True to its soap opera origins as well as the inauspicious beginnings of the season, The L Word ends its fifth year on a trite note. In an episode strangely focused on core values and loyalty, several random events occur that have made tangential reference to real life moral dilemma.

Helena returns from her prison hottie induced sabbatical just in time to defeat the duplicitous Dawn Denbo. Kit and crew now own both The Plante and GirlBar. Hooray for queer monopolies.

Jodi takes the low road and gets back at Bette with the public humiliation of a gigantic installation showcasing their breakup. Bette’s face is literally splashed out in full color before the audience of art aficionados. Pain and life experience are part of every artist’s work, but usually it comes in metaphor. Not only was I under the impression that Jodi was supposed to be a classy gal, I also thought she was supposed to be a talented artist…


Shane searches her cheatin’ soul and comes to the conclusion that her new straight girl would do better to follow a Supreme Court internship to DC than her skinny hips to surfing beaches. She flirts brashly in front of said girl and then proceeds to wrangle her own declared best friend’s girl into a precarious as well as lascivious position atop a railing. How Nikki didn’t fall to her death upon discovery by Jenny is a mystery to me, and may have made a truly fascinating plot twist.

Alice, the moral rock, (except when she’s being transphobic of course) struggles with whether to leave Tasha. Max and his new hottie get robbed of any lines or moments of cuteness or hotness as usual. And in the most important betrayal of all, Lez Girl‘s new director Adele gives in to the demands of the movie execs and changes the ending to be “less gay.”

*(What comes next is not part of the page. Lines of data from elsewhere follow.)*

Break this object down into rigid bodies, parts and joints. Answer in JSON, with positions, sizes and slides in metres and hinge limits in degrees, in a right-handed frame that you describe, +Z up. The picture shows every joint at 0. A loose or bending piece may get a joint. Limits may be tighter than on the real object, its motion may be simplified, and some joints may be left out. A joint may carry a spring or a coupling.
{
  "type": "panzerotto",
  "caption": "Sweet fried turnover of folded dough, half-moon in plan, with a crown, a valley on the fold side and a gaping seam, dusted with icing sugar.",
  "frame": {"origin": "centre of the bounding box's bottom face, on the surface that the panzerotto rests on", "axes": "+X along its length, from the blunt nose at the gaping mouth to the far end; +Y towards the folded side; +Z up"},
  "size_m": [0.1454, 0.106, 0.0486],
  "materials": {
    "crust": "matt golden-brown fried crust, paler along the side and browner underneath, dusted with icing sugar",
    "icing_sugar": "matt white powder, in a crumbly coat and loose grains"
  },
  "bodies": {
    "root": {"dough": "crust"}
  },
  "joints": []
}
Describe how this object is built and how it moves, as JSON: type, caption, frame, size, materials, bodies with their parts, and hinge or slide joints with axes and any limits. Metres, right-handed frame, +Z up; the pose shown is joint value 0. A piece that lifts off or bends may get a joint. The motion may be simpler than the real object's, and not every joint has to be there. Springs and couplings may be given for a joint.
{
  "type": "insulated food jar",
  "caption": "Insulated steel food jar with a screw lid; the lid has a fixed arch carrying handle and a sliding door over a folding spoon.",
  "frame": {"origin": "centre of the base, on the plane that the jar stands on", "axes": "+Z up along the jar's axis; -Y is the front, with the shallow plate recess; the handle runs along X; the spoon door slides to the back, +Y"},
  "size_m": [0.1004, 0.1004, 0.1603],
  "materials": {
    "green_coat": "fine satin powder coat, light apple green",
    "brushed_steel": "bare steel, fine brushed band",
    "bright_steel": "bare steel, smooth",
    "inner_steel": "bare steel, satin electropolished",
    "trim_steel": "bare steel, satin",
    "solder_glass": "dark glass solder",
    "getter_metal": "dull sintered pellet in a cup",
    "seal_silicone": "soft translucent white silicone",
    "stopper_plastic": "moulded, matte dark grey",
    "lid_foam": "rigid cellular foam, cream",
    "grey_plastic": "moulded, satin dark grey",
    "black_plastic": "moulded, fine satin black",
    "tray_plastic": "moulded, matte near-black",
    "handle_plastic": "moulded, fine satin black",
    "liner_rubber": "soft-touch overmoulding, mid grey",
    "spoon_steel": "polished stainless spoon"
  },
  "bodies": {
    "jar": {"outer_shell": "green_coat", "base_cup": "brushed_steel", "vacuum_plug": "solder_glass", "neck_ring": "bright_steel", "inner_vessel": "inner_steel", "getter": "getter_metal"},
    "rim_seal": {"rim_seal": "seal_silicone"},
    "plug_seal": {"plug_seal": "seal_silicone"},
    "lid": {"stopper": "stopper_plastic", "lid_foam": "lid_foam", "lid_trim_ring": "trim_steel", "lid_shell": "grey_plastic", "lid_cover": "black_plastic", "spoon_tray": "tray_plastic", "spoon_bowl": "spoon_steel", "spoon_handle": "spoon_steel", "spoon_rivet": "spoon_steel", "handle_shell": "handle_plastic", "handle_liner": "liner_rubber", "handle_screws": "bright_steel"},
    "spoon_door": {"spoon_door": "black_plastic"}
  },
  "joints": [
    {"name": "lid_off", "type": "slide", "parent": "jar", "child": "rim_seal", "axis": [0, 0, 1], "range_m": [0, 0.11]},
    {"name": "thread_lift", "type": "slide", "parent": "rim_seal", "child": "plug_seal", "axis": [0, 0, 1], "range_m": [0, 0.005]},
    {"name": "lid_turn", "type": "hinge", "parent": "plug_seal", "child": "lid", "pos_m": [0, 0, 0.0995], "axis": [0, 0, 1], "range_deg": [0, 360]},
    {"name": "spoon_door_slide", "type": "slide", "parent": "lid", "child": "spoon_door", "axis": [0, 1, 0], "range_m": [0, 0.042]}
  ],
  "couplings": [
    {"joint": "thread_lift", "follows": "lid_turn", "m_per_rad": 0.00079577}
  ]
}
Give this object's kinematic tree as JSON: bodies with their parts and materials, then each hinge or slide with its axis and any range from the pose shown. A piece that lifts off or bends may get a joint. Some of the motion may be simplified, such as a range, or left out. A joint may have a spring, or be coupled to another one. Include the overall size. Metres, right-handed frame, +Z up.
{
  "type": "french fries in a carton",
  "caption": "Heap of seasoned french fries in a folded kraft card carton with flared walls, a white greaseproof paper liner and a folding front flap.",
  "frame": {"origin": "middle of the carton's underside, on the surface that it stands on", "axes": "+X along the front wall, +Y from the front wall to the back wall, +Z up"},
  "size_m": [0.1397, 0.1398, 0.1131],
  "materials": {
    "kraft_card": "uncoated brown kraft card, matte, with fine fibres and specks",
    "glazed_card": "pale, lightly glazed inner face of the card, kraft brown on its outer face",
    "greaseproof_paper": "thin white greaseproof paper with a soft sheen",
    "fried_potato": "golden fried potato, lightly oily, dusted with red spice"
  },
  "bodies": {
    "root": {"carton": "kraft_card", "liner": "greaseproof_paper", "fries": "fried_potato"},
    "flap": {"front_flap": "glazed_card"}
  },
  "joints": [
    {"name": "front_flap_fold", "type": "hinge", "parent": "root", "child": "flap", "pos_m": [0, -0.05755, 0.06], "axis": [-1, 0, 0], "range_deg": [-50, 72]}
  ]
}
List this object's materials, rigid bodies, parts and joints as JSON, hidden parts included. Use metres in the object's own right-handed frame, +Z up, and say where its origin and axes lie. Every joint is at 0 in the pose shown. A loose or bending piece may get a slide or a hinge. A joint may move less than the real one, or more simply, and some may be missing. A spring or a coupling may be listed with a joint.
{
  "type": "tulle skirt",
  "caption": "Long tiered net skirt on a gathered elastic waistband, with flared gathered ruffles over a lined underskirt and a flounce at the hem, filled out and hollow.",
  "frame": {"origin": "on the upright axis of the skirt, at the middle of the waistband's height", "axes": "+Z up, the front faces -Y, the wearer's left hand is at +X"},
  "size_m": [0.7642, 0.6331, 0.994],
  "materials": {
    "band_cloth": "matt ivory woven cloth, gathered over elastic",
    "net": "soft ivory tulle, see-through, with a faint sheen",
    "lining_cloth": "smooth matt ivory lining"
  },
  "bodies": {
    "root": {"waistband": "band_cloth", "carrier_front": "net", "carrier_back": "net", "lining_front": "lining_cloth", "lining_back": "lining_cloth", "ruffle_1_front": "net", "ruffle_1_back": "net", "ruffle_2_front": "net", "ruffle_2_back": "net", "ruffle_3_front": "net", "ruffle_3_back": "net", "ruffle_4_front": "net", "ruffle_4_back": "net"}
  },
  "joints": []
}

To call this season ender a disappointment seemed a no-brainer. But then I thought, because most of the improved portions of this latest year focused on the show’s self-deprecation and a peek behind the scenes, maybe this finale was really a coded message. Maybe the show’s writers and directors have been stifled in their artistic pursuits. Perhaps there have been more lesbian hookups behind the scenes than even the gossip rags know about. Maybe, just maybe, art imitates life…and life is certainly disappointing at times…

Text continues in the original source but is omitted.